Geçtiğimiz Cuma günü, Aile ve Sosyal Politikalar Bakanı Sema
Ramazanoğlu bazı kadın gazetecilerle bir araya geldi. Kendi adıma
toplantının son derece verimli geçtiğini söyleyebilirim. Zira büyük
bir hızla ve gürültüyle, diğer sesleri bastırarak önümüzden akıp
giden gündemi yakalamaya çalışırken, bir o kadar da gözden
kaçırdıklarımız oluyor.
Aile ve Sosyal Politikalar Bakanlığı'nda henüz çiçeği burnunda
denebilecek denli yeni olan (3 ay) Sema Ramazanoğlu'nun işe büyük
bir hızla ve şevkle başlamış olduğunu ancak herkesin sorusunu tek
tek cevaplayıp yapıp ettiklerini anlatırken fark ettim sözgelimi.
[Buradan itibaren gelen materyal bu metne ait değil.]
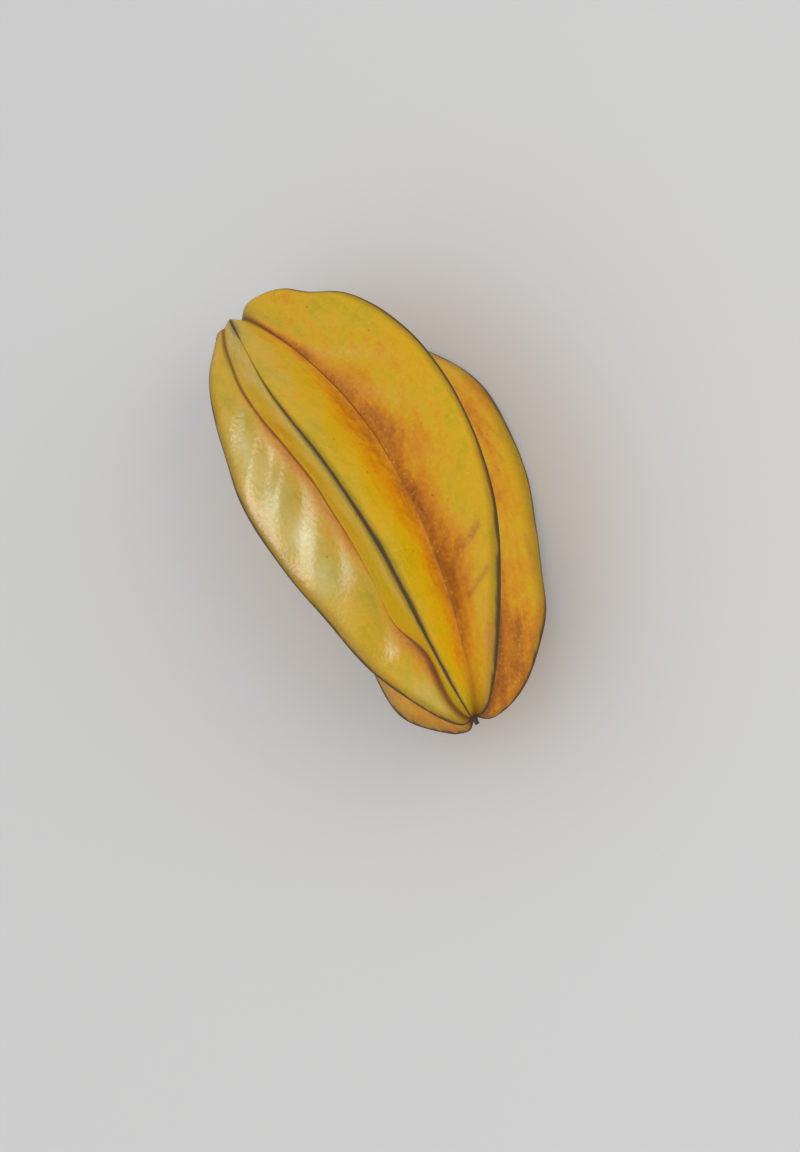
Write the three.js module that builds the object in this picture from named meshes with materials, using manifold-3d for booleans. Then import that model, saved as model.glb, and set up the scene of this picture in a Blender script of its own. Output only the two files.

Aile Bakanlığı neler yapmış, yapıyor ve yapacak bölümüne gelince;
iki başlık mühimdi:
Entegrasyon: Çalışma hakkı; kadınlara özel dil ve meslek edindirme
kursları
Birincisi, Bakan'ın Suriyeli göçmenlerin durumu hakkında
söyledikleri. Bilebildiğim kadarıyla, şu anki şartlar devam ettikçe
geri dönmeyecekleri açık olan göçmenler hakkında “entegrasyon”
kelimesini ilk kullananlardan biri Ramazanoğlu. Bugüne dek
Suriyeliler konusunda ihtiyaç ve taleplere göre çözümler üretildi,
ancak 2 milyon 200 bin kişinin çoğunun kamp dışında yaşadığı ve
gettolaşma tehlikesi giderek daha fazla olası hale geldiği için
Aile Bakanlığı bünyesinde bir Göç Dairesi Başkanlığı kurulmuş ve
AFAD'la, Başbakanlıkla işbirliği içinde Suriyeliler kayıt altına
alınmaya başlanmış. Dolayısıyla Bakan'ın “Entegrasyon”dan sonraki
ikinci sihirli kelimesi de “Sürdürülebilirlik” oluyor.
Buna göre Bakanlık Suriyeli kadınlara yönelik dil ve meslek eğitimi
vermeye hazırlanıyor. Türkiye çalışma izni verilen Suriyelilere
ise, diğer ülkelerin yaptığı gibi kendi vatandaşlarından farklı
ücret vermeyecek. Aynı işi yapan bir Türk ne kadar alıyorsa,
Suriyeli de o kadar alacak. Çünkü bu insanlar uzun süredir
buradalar ve uzun süre de burada olacaklar gibi gözüküyor.
Geçtiğimiz yıl 150 bin Suriyeli bebek Türkiye'de dünyaya geldi.
Onlar artık Türkiye'nin bebekleri. 53 bin Suriyeli bebeğin ise
anne-babası yok. Bakanlığın bir hedefi de, bu çocukların başka
amaçlarla kullanılmasının önüne geçmek. Bakan'ın ifadesine göre,
bunun için gereken neyse yapılıyor.
Bu ve benzeri uzun dönemli ve geniş kapsamlı çaba gerektiren
faaliyetler nedeniyle Bakanlığın bütçesi de giderek genişliyor. Bu
yıl, 24.6 katrilyon bütçeyle en yüksek bütçeli altıncı bakanlık
olmuş Aile ve Sosyal Politikalar Bakanlığı. Bu rakam geçtiğimiz
yıla oranla yüzde 35 artış anlamına geliyor.